Auch Markus B. (Name geändert) hat den Tod seiner Mutter noch nicht ganz verarbeiten können. "Dass jemand mit 92 Jahren stirbt, ist okay", sagt der 69-Jährige. "Aber die Umstände waren für mich herzzerreißend." Auch B.s Mutter ist in einem Pflegeheim gestorben, schon in den Wochen zuvor hatte ihr Sohn sie nicht mehr besuchen können. Zunächst habe er noch regelmäßig mit ihr telefonieren können, sagt B., "irgendwann ging das nicht mehr, weil sie zu schwach war." Nicht zu wissen, wie sie sich in ihren letzten Tagen gefühlt habe, ob sie adäquat versorgt wurde, "das ist schrecklich für mich". Als er im Schutzanzug von der Verstorbenen Abschied nahm, habe er sie eigentlich nicht einmal anfassen dürfen. "Ich habe ihr trotzdem noch einmal über die Haare gestrichen. Die Erinnerung daran kommt immer wieder hoch."

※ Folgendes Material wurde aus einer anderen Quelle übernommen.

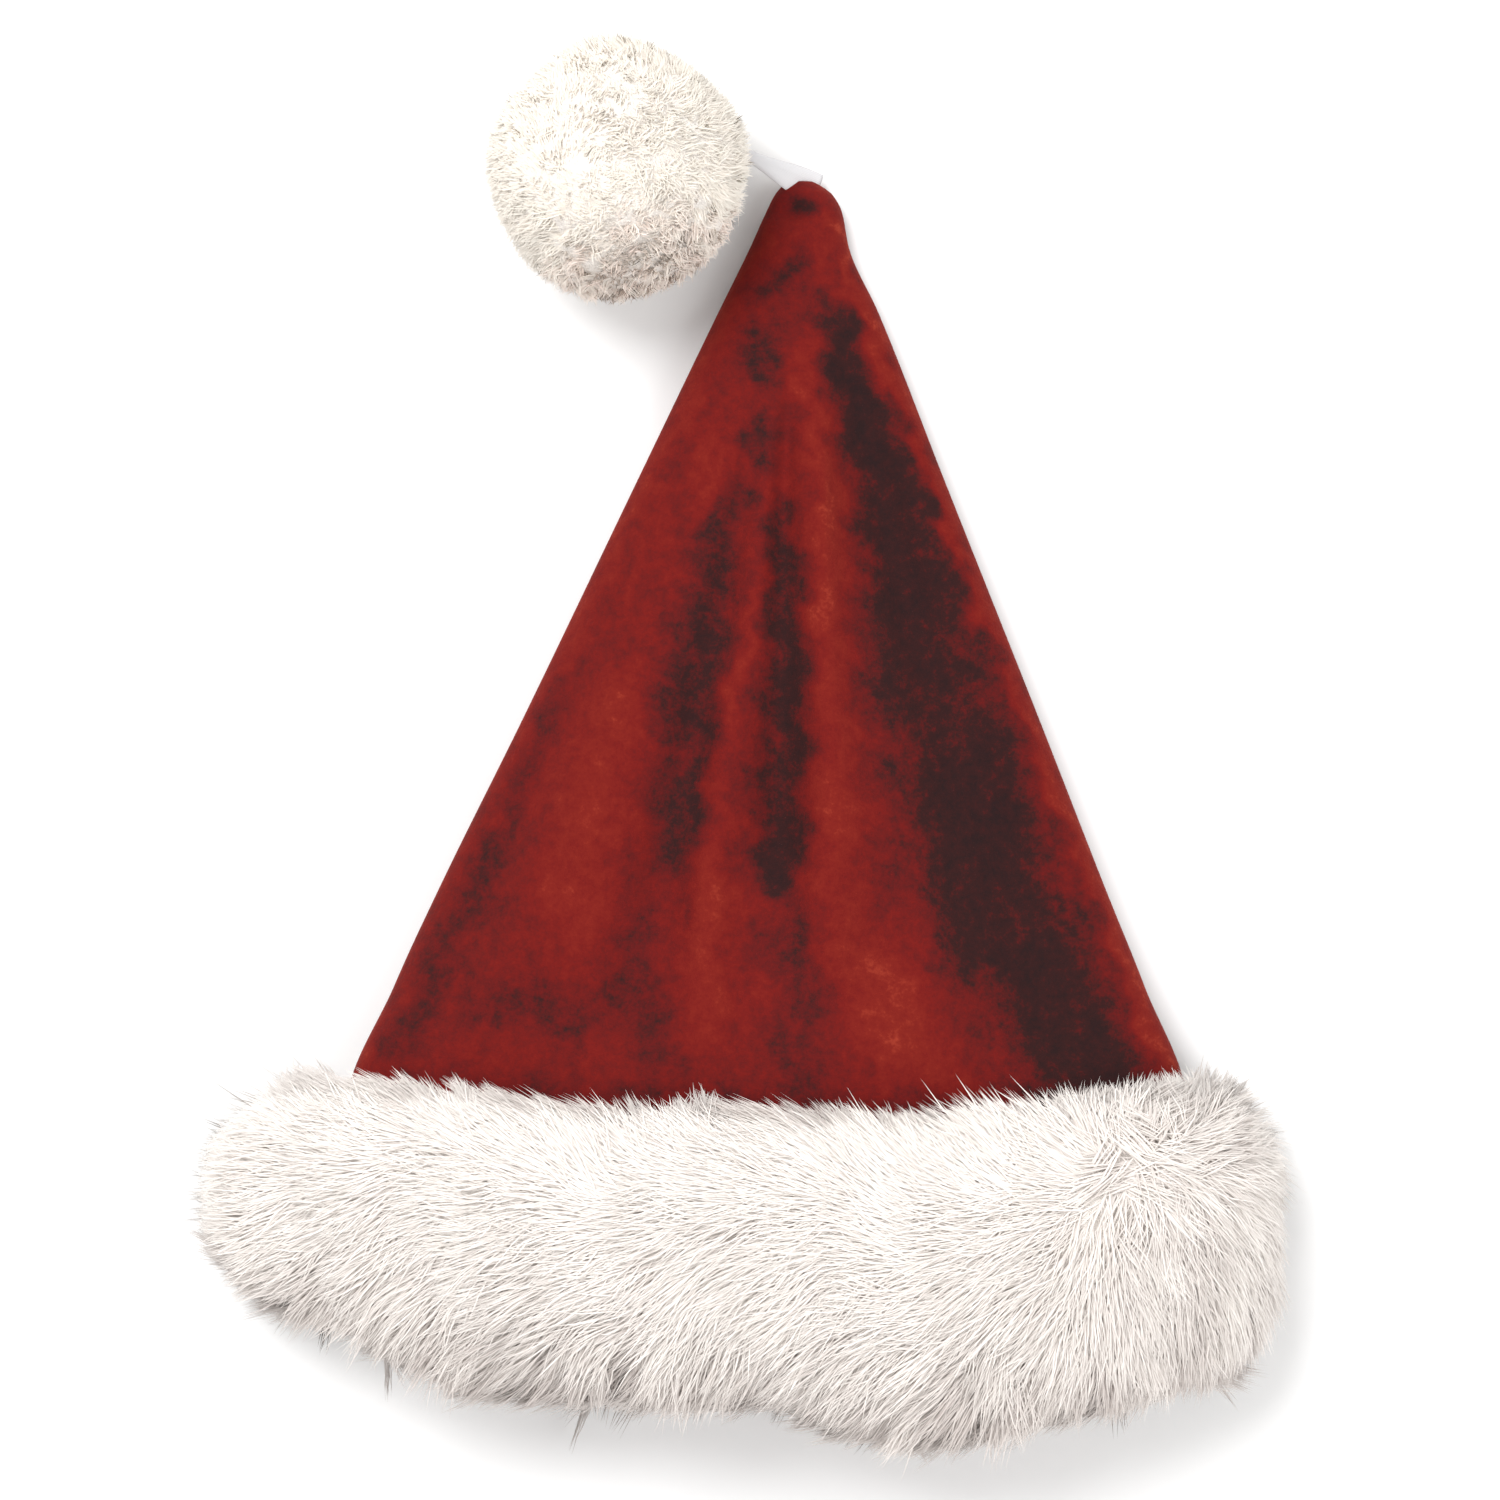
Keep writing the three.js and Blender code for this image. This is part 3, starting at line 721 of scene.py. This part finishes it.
def strands(roots, tips, bow, side, width, tone, facing):
    """Flat tapering strands as point arrays. A strand runs from its root to its tip along a
    parabola that bows by the vector bow. side is the way that its width lies, and facing its
    normal, so fur shades as one soft body."""
    share = np.linspace(0, 1, STRAND_STEPS + 1)[:, None]
    middle = mixed(roots[:, None], tips[:, None], share) + 4 * bow[:, None] * share * (1 - share)
    half = 0.5 * width[:, None] * (1 - share[:-1, 0] ** 2) ** 0.5
    pairs = np.stack(
        [
            middle[:, :-1] - side[:, None] * half[..., None],
            middle[:, :-1] + side[:, None] * half[..., None],
        ],
        axis=2,
    ).reshape(len(roots), -1, 3)
    points = np.concatenate([pairs, middle[:, -1:]], axis=1)
    along = np.append(np.repeat(share[:-1, 0], 2), 1.0)
    count = points.shape[1]
    first = np.arange(len(roots))[:, None, None] * count
    quad = 2 * np.arange(STRAND_STEPS - 1)[:, None] + np.array([0, 1, 3, 2])
    end = np.array([[count - 3, count - 2, count - 1]])
    return {
        "points": points,
        "faces": [(first + quad).reshape(-1, 4), (first + end).reshape(-1, 3)],
        "layers": {
            "along_strand": np.tile(along, len(roots)),
            "tone": np.repeat(tone, count),
        },
        "normals": np.repeat(facing, count, axis=0),
    }


def turned_about(along, side, offset, angle):
    """Places at an offset and an angle, in the plane of along and side."""
    return along * (offset * np.cos(angle))[:, None] + side * (offset * np.sin(angle))[:, None]


def strand_width(way, out, lift):
    """The way a strand's width lies: square to the way it grows, with its outer face turned up to
    the light."""
    face = out + lift * UP
    face = face - way * np.sum(face * way, -1, keepdims=True)
    return unit(np.cross(way, face))


def strand_facing(facing, way, flat):
    """A strand's normal. Where its outer face is up, the normal turns up too."""
    face_up = np.cross(flat, way)[:, 2] > 0
    facing[:, 2] = np.where(face_up, np.maximum(facing[:, 2], LEAST_UP), facing[:, 2])
    return unit(facing)


def scattered(random, surface, rows, columns, count, weight):
    """Places spread evenly over a surface of two parameters: grid cells drawn by their area times
    weight, and a random place in each."""
    u = np.linspace(0, 1, rows + 1)
    v = np.linspace(0, 1, columns + 1)
    grid = surface(u[:, None], v[None, :])
    along = grid[1:, :-1] - grid[:-1, :-1]
    across = grid[:-1, 1:] - grid[:-1, :-1]
    area = np.linalg.norm(np.cross(along, across), axis=-1)
    area = area * weight((u[:-1, None] + u[1:, None]) / 2, (v[None, :-1] + v[None, 1:]) / 2)
    cell = random.choice(area.size, count, p=area.ravel() / area.sum())
    i, j = np.divmod(cell, columns)
    return (i + random.random(count)) / rows, (j + random.random(count)) / columns


def wispiness(x, over):
    """1 at the lower edge and the right end, where the fur hangs in wisps, down to 0 in the smooth
    middle."""
    lower = ease((over - 0.45) / 0.3)
    upper = 0.6 * ease((0.14 - over) / 0.08)
    right = 0.6 * ease((x - 95) / 50)
    return np.maximum(np.clip(lower + upper, 0, 1), right)


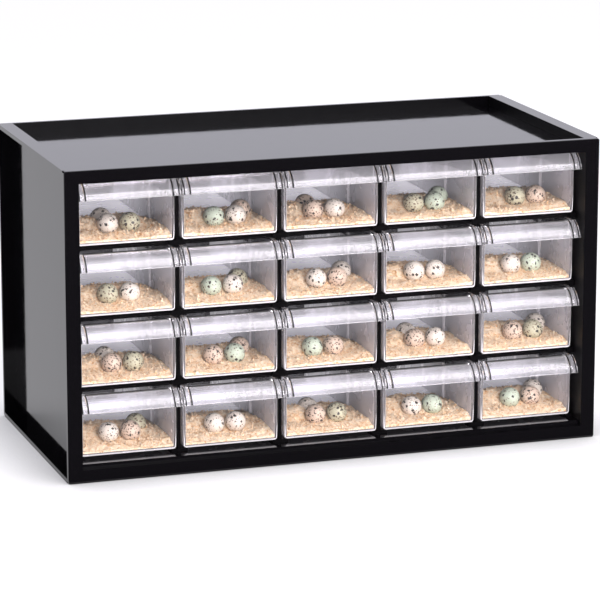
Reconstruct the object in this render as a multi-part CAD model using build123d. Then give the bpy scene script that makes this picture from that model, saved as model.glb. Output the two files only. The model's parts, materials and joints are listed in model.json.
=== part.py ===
from build123d import *

import math
import os

# A desk-top cabinet for small birds' eggs: a black moulded casing with an interlocked grid of
# shelves and partitions, and twenty clear drawers that slide forward on runners. Each drawer
# has a curved full-width pull, and holds eggs on a heap of fine wood shavings.
# Millimetres. X runs along the front, Y from front to back, Z up. The origin is at the centre
# of the footprint, on the table.

# Casing
cab_w = 380.0
cab_d = 186.0
cab_h = 213.0
rim_w = 9.0             # face width of the front and rear frames, top and bottom
rim_side = 10.0         # and at their sides
front_t = 4.0           # depth of the front frame
rear_t = 3.0            # depth of the rear frame
corner_r = 1.5          # outer corners of both frames
edge_break = 0.4        # the frames' outer edges
side_web = 1.8          # wall of the side panels
flange_t = 3.0          # flanges that run along the side panels, top and bottom
top_sink = 7.0          # how far the top panel lies below the rims
top_t = 2.5
floor_rise = 3.0        # floor above the lower edge of the front opening
floor_t = 4.0
back_t = 2.5

# Grid of cells
columns = 5
rows = 4
wall_t = 2.0            # partitions
shelf_t = 1.8
slot_gap = 0.1          # each side of a half-lap slot
grid_set = 17.0         # front edge of the partitions behind the front face
shelf_set = 18.0        # front edge of the shelves behind the front face
rail_h = 1.6            # runners on the shelves and the floor
rail_bite = 3.2         # how far a runner reaches in under a drawer
lug_w = 4.4             # blocks that close the front ends of the runners
lug_set = 15.6
ledge_w = 1.2           # ledges on the side panels under the shelves' ends
ledge_h = 1.5
ledge_set = 20.0

# Drawers
run_gap = 0.3           # a drawer above its runners
head_gap = 1.6          # a drawer below the shelf over it
side_gap = 1.7          # a drawer to the partition beside it
box_l = 154.0
box_set = 15.0          # front wall behind the front face of the cabinet
back_gap = 1.0          # closed drawer to the back panel
box_wall = 1.6
box_floor = 1.6
box_foot_r = 2.0        # rounded lower edges
inner_r = 0.8           # rounded lower edges of the inside
lip_reach = 10.0        # pull forward of the front wall
lip_drop = 10.8         # height of the pull
lip_bulge = 2.0         # rise of the pull's arc over its chord
lip_t = 1.5
lip_out = 1.8           # how far each end of the pull stands out past the box at its top
lip_flare = 2.3         # and at its lower edge
cheek_t = 1.2           # end walls of the pull
gusset_t = 1.0          # thin web inside each end of the pull
gusset_in = 3.0         # from the outside of the box to the web
guide_w = 0.9           # upright guides that hold a divider
guide_h = 0.8
guide_gap = 1.6
guide_low = 5.0         # guides end below the top edge
guide_at = (0.36, 0.64) # along the inside of the drawer

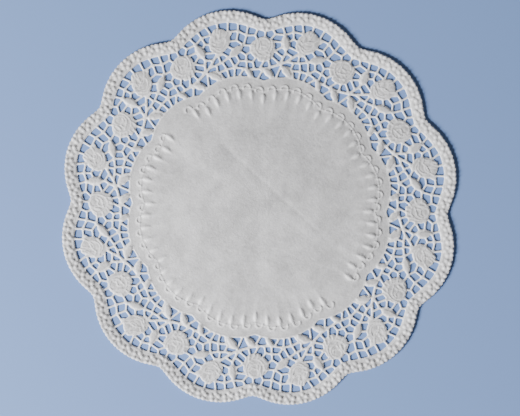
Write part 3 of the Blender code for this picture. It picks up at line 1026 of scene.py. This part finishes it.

Andrea K. tröstet sich mittlerweile manchmal mit einem anderen Bild. Bei ihrer letzten Begegnung habe sie mit ihrer Mutter im Sonnenschein auf der Terrasse gesessen und sie dabei lebendig und fröhlich erleben dürfen. "Mich tröstet, dass sie nach allem was ich weiß, nicht leiden musste", sagt die Nürnbergerin. "Das war ihr größter Wunsch. Und natürlich auch meiner."